## Task description
Copy out each line of the material in which the word "None" appears.

## Dataset excerpt

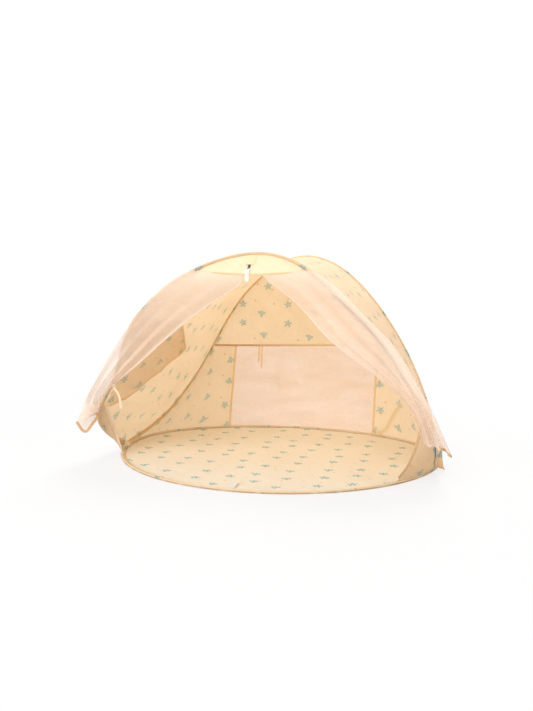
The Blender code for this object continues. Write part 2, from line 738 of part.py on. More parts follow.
def curtain_grid(edges, droop):
    """A curtain between its two edges, with folds that deepen towards the hem."""
    edges = np.array(edges)
    outer = natural_spline(edges[:, 0], np.linspace(0.0, len(edges) - 1.0, CURTAIN_ROWS))
    inner = natural_spline(edges[:, 1], np.linspace(0.0, len(edges) - 1.0, CURTAIN_ROWS))
    across = np.linspace(0.0, 1.0, CURTAIN_COLUMNS)[None, :, None]
    down = np.linspace(0.0, 1.0, CURTAIN_ROWS)[:, None, None]
    sheet = outer[:, None] * (1.0 - across) + inner[:, None] * across
    depth = CURTAIN_FOLD_TOP * down + CURTAIN_FOLD_HEM * down**3
    wave = np.sin(2.0 * math.pi * CURTAIN_FOLDS * across)
    sheet = sheet + depth * wave * np.array([0.0, -1.0, 0.0])
    return sheet + 4.0 * across * (1.0 - across) * down**6 * np.array(droop)


def build_curtain(side, edges, droop):
    """A door curtain, with a tape along its hem and half of the zip along its inner edge."""
    grid = curtain_grid(edges, droop)
    made = [cloth(side + "_curtain", grid, SHEER_PEACH)]
    fall = unit(grid[-1] - grid[-2])
    fall = square_to(fall + 2.0 * fall.mean(axis=0), tangents_of(grid[-1]))
    made.append(strip(side + "_curtain_hem", grid[-1], fall, 0.009, BINDING_BROWN))
    inward = unit(grid[:, -1] - grid[:, -2])
    run = slice(1, CURTAIN_ROWS - 1)
    made.append(strip(side + "_zip_tape", grid[run, -1], inward[run], 0.008, TAPE_PEACH))
    return made


def build_left_tie():
    """The tape that ties the left curtain back to the arch, with its knot."""
    path = smooth_line(LEFT_TIE, 8)
    half = np.array([0.005, 0.0, 0.002])
    tape = cloth("left_tie_tape", np.stack([path - half, path + half]), TAPE_PEACH)
    knot = box("left_tie_knot", (0.012, 0.010, 0.012), LEFT_KNOT, 0.0, TAPE_PEACH, 0.8, 0.0, 0.003)
    return [tape, knot]


def ring_angles_from_foot(side, distances):
    """The ring's angles at distances from a foot, going round towards the front."""
    foot_angle = math.asin(FOLD_AXIS_Y / FLOOR_FRONT_DEPTH)
    fine = np.linspace(foot_angle, foot_angle - 1.2, 200)
    if side < 0:
        fine = math.pi - fine
    return np.interp(distances, lengths_along(ring_at(fine)), fine)


def gusset_grid(side, reach):
    """A gusset: from the front arch's foot up the arch, and from the foot round the ring."""
    up_arch, round_ring, cut_in = reach
    arch = FRONT_ARCH if side < 0 else FRONT_ARCH[::-1]
    lengths = lengths_along(arch)
    run = np.linspace(0.060, up_arch, 8)
    tangent = np.stack([np.interp(run, lengths, tangents_of(arch)[:, k]) for k in range(3)], axis=1)
    head = along(arch, run)
    angles = ring_angles_from_foot(side, np.linspace(0.030, round_ring, 8))
    ring = ring_at(angles)
    top = inset(head, ring, unit(tangent), SLEEVE_OUTER + SLEEVE_GAP)
    foot = inset(ring, head, ring_tangent_at(angles), SLEEVE_OUTER + SEAM_GAP)
    rows = ruled(top, foot, 6)
    share = np.linspace(0.0, 1.0, 6)[:, None, None]
    back = np.linspace(0.0, 1.0, 8)[None, :, None]
    corner = np.array([side * 0.728, FOLD_AXIS_Y, FOLD_AXIS_Z])
    return rows + cut_in * 4.0 * share * (1.0 - share) * back * unit(corner - rows)


def build_gusset(side, name, reach):
    """A gusset and the tape on its free edge."""
    grid = gusset_grid(side, reach)
    made = [cloth(name + "_gusset", grid, PRINT_CREAM)]
    beyond = unit(grid[1:-1, -1] - grid[1:-1, -2])
    colour = TAPE_PEACH if side < 0 else BINDING_BROWN
    made.append(strip(name + "_gusset_tape", grid[1:-1, -1], beyond, 0.007, colour))
    return made


def build_ring_loop():
    """The short tape that is wrapped over the floor's ring at the end of the left gusset."""
    start, end, first_turn, last_turn = RING_LOOP
    line = ring_at(ring_angles_from_foot(-1.0, np.array([start, (start + end) / 2, end])))
    turns = np.radians(np.linspace(first_turn, last_turn, 8))
    rim = np.stack([np.cos(turns), np.sin(turns)], axis=1)
    inner = SLEEVE_OUTER + TOUCH_GAP
    section = np.vstack([(inner + CLOTH) * rim, inner * rim[::-1]])
    return [sweep("left_ring_loop", line, -line * (1.0, 1.0, 0.0), section, WHITE)]


# Small pieces that lie on the cloth

def build_window_ties():
    """The pair of tapes that hang from the seam over the window, and the one knotted at its lower corner."""
    made = []
    for number, x in enumerate((-0.262, -0.246)):
        wall = lower_wall_columns(np.array([x, x + 0.009]))
        length = 0.090 if number == 0 else 0.125
        run = np.linspace(0.012, length, 5)
        first = along(wall[:, 0], run)
        second = along(wall[:, 1], run)
        made.append(tape_on("window_tie_" + "ab"[number], first, second, TAPE_PEACH, 0.0040))
    path = smooth_line(LOWER_TIE, 10)
    half = np.array([0.0, 0.0, 0.0045])
    made.append(cloth("window_lower_tie", np.stack([path - half, path + half]), TAPE_PEACH, TAPE))
    return made


def build_label():
    """The small bare label sewn at the front edge of the floor."""
    x0, x1, y0, y1 = LABEL
    z = CLOTH + TOUCH_GAP + CLOTH / 2
    rows = np.array([[(x0, y0, z), (x1, y0, z)], [(x0, y1, z), (x1, y1, z)]])
    return [cloth("floor_label", rows, WHITE)]


def build_peg_tab():
    """The tab for a ground peg: it hangs outside the right foot, down to a tip beside the ring."""
    return [cloth("right_peg_tab", np.array(FOOT_TAB), PRINT_CREAM)]


def build_foot_patches():
    """The patches inside both feet, where the arch ring is sewn to the floor's ring."""
    made = []
    for side, name in ((-1.0, "left"), (1.0, "right")):
        rows = np.array([
            [(0.7130, -0.205, 0.0160), (0.7130, -0.115, 0.0160)],
            [(0.7140, -0.190, 0.0330), (0.7140, -0.130, 0.0330)],
            [(0.7150, -0.172, 0.0450), (0.7150, -0.150, 0.0450)],
        ])
        made.append(cloth(name + "_foot_patch", rows * (side, 1.0, 1.0), PRINT_CREAM))
    return made


def place_on(pivot, made):
    """Puts finished objects under a pivot, with their origins on it."""
    where = pivot.matrix_world.translation.copy()
    for one in made:
        one.data.transform(Matrix.Translation(-where))
        one.parent = pivot


def pivot_at(name, position, parent=None):
    """An empty that marks a joint's axis."""
    made = bpy.data.objects.new(name, None)
    bpy.context.scene.collection.objects.link(made)
    made.parent = parent
    made.location = Vector(position) - (parent.location if parent else Vector())
    bpy.context.view_layer.update()
    return made


def main():
    """Builds the tent."""
    for old in list(bpy.data.objects):
        bpy.data.objects.remove(old, do_unlink=True)
    build_floor()
    _, front = build_arches()
    build_canopy()
    build_back_wall()
    build_window_ties()
    build_peg_tab()
    build_foot_patches()

    front += build_valance()
    front += build_curtain("left", LEFT_CURTAIN, LEFT_HEM_DROOP)
    front += build_curtain("right", RIGHT_CURTAIN, RIGHT_HEM_DROOP)
    front += build_left_tie()
    front += build_gusset(-1.0, "left", LEFT_GUSSET)
    front += build_gusset(1.0, "right", RIGHT_GUSSET)
    front += build_ring_loop()
    front += build_label()
    slider, swinging = build_zip()
    fold_pivot = pivot_at("front_fold_pivot", (0.0, FOLD_AXIS_Y, FOLD_AXIS_Z))
    place_on(fold_pivot, front + slider)
    place_on(pivot_at("zip_puller_pivot", zip_pin()[0], fold_pivot), swinging)


main()
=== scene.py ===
"""The looks of a pop-up beach tent: every cloth, tape and metal piece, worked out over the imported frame.

+X is to the right of someone who looks in at the door, +Y is to the back, and the ground is z = 0.
"""
import math

import bpy
import numpy as np
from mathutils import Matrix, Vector


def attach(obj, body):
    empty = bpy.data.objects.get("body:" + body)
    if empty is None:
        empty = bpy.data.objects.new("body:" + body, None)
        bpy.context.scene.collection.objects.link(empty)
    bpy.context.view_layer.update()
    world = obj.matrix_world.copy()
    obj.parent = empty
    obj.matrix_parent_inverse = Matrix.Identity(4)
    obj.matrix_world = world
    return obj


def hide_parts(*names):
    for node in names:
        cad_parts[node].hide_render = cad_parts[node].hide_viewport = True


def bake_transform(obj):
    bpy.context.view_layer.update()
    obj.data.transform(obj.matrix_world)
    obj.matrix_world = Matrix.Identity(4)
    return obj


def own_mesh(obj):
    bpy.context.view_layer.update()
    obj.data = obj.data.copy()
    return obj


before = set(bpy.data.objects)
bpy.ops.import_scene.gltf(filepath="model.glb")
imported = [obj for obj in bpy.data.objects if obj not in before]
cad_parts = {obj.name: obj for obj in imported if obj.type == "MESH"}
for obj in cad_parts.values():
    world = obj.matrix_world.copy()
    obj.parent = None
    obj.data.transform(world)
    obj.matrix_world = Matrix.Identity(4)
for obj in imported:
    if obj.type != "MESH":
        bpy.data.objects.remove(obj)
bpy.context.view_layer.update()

bl_info = {
    "name": "Pop-up Beach Tent",
    "version": (1, 0, 0),
    "blender": (4, 5, 0),
    "location": "3D View > Sidebar > Tent",
    "description": "Makes the cloth, tapes and metal of a pop-up beach tent",
    "category": "Add Mesh",
}

# The floor's outline: one half-width, and a deeper front than back (metres)
FLOOR_HALF_WIDTH = 0.750
FLOOR_FRONT_DEPTH = 0.693
FLOOR_BACK_DEPTH = 0.521
FLOOR_RING_Z = 0.0066
FLOOR_INSET = 0.0040
FLOOR_LIFT = 0.0009

# The arches: points on the right half, from the foot up to the top, then mirrored to the left
FRONT_ARCH_HALF = [
    (0.728, -0.161, 0.022),
    (0.737, -0.404, 0.198),
    (0.645, -0.430, 0.385),
    (0.528, -0.532, 0.597),
    (0.361, -0.565, 0.770),
    (0.204, -0.467, 0.880),
    (0.000, -0.385, 0.930),
]
REAR_ARCH_HALF = [
    (0.731, -0.161, 0.022),
    (0.713, 0.139, 0.060),
    (0.675, 0.400, 0.156),
    (0.575, 0.571, 0.364),
    (0.437, 0.574, 0.604),
    (0.243, 0.571, 0.829),
    (0.000, 0.590, 0.931),
]
FOOT_X = 0.728
FOLD_AXIS_Y = -0.161
FOLD_AXIS_Z = 0.022
ARCH_STEPS = 264
SLEEVE_TRIM = 0.016

# How far the cloth's edges lie from the middle of the ring and of the arches, where their sleeves hold them
RING_INSET = 0.0060
ARCH_INSET = 0.0064
PANEL_INSET = 0.0066

# The back wall: a level seam, and a sheer window under it between two upright tapes
BACK_SEAM_Z = 0.455
BACK_SEAM_RISE = 0.030
BACK_SEAM_Y = 0.560
BACK_SEAM_BOW = 0.018
BACK_SEAM_END_X = 0.535
CORNER_RISE = 0.012
WINDOW_LEFT_X = -0.395
WINDOW_RIGHT_X = 0.388

# The canopy draws in a little at the middle of its span
CANOPY_DRAW_IN = 0.035

# The second layer inside the left wall: shares of the way along the arches, and from front to rear
LAYER_TOP = [(0.300, 0.03), (0.305, 0.13), (0.310, 0.24), (0.312, 0.34)]
LAYER_BOTTOM = [(0.121, 0.03), (0.145, 0.19), (0.205, 0.36), (0.266, 0.54)]
LAYER_LIFT = 0.0045

# The plain panel under the top of the front arch
VALANCE_HALF_WIDTH = 0.240
VALANCE_EDGE_Y = -0.488
VALANCE_EDGE_Z = 0.862
VALANCE_SAG = 0.016

# The door curtains: matching points on the outer and inner edges, from the top row down to the hem
LEFT_CURTAIN = [
    ((-0.250, -0.512, 0.860), (-0.020, -0.4815, 0.849)),
    ((-0.338, -0.580, 0.796), (-0.075, -0.484, 0.790)),
    ((-0.440, -0.583, 0.692), (-0.225, -0.477, 0.695)),
    ((-0.528, -0.562, 0.600), (-0.385, -0.470, 0.572)),
    ((-0.615, -0.535, 0.495), (-0.530, -0.460, 0.450)),
    ((-0.695, -0.515, 0.380), (-0.650, -0.450, 0.352)),
    ((-0.745, -0.508, 0.300), (-0.698, -0.452, 0.278)),
    ((-0.785, -0.502, 0.205), (-0.722, -0.450, 0.213)),
]
RIGHT_CURTAIN = [
    ((0.254, -0.512, 0.860), (0.030, -0.4815, 0.849)),
    ((0.374, -0.594, 0.796), (0.120, -0.484, 0.790)),
    ((0.480, -0.592, 0.690), (0.225, -0.480, 0.700)),
    ((0.575, -0.557, 0.590), (0.330, -0.492, 0.592)),
    ((0.650, -0.515, 0.470), (0.489, -0.490, 0.473)),
    ((0.715, -0.487, 0.350), (0.620, -0.463, 0.352)),
    ((0.762, -0.470, 0.250), (0.675, -0.452, 0.255)),
    ((0.808, -0.455, 0.142), (0.694, -0.450, 0.180)),
]
LEFT_CUFF = [
    (-0.783, -0.502, 0.217),
    (-0.753, -0.505, 0.226),
    (-0.728, -0.492, 0.233),
    (-0.714, -0.464, 0.236),
    (-0.722, -0.452, 0.214),
    (-0.748, -0.457, 0.180),
    (-0.776, -0.462, 0.152),
    (-0.800, -0.482, 0.197),
]
CURTAIN_FOLDS = 3
CURTAIN_FOLD_TOP = 0.006
CURTAIN_FOLD_HEM = 0.009
LEFT_HEM_DROOP = (0.0, -0.040, -0.045)
RIGHT_HEM_DROOP = (0.0, -0.015, 0.016)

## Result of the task
    across = np.linspace(0.0, 1.0, CURTAIN_COLUMNS)[None, :, None]
    down = np.linspace(0.0, 1.0, CURTAIN_ROWS)[:, None, None]
    sheet = outer[:, None] * (1.0 - across) + inner[:, None] * across
    share = np.linspace(0.0, 1.0, 6)[:, None, None]
    back = np.linspace(0.0, 1.0, 8)[None, :, None]
def pivot_at(name, position, parent=None):
    made = bpy.data.objects.new(name, None)
    if empty is None:
        empty = bpy.data.objects.new("body:" + body, None)
    obj.parent = None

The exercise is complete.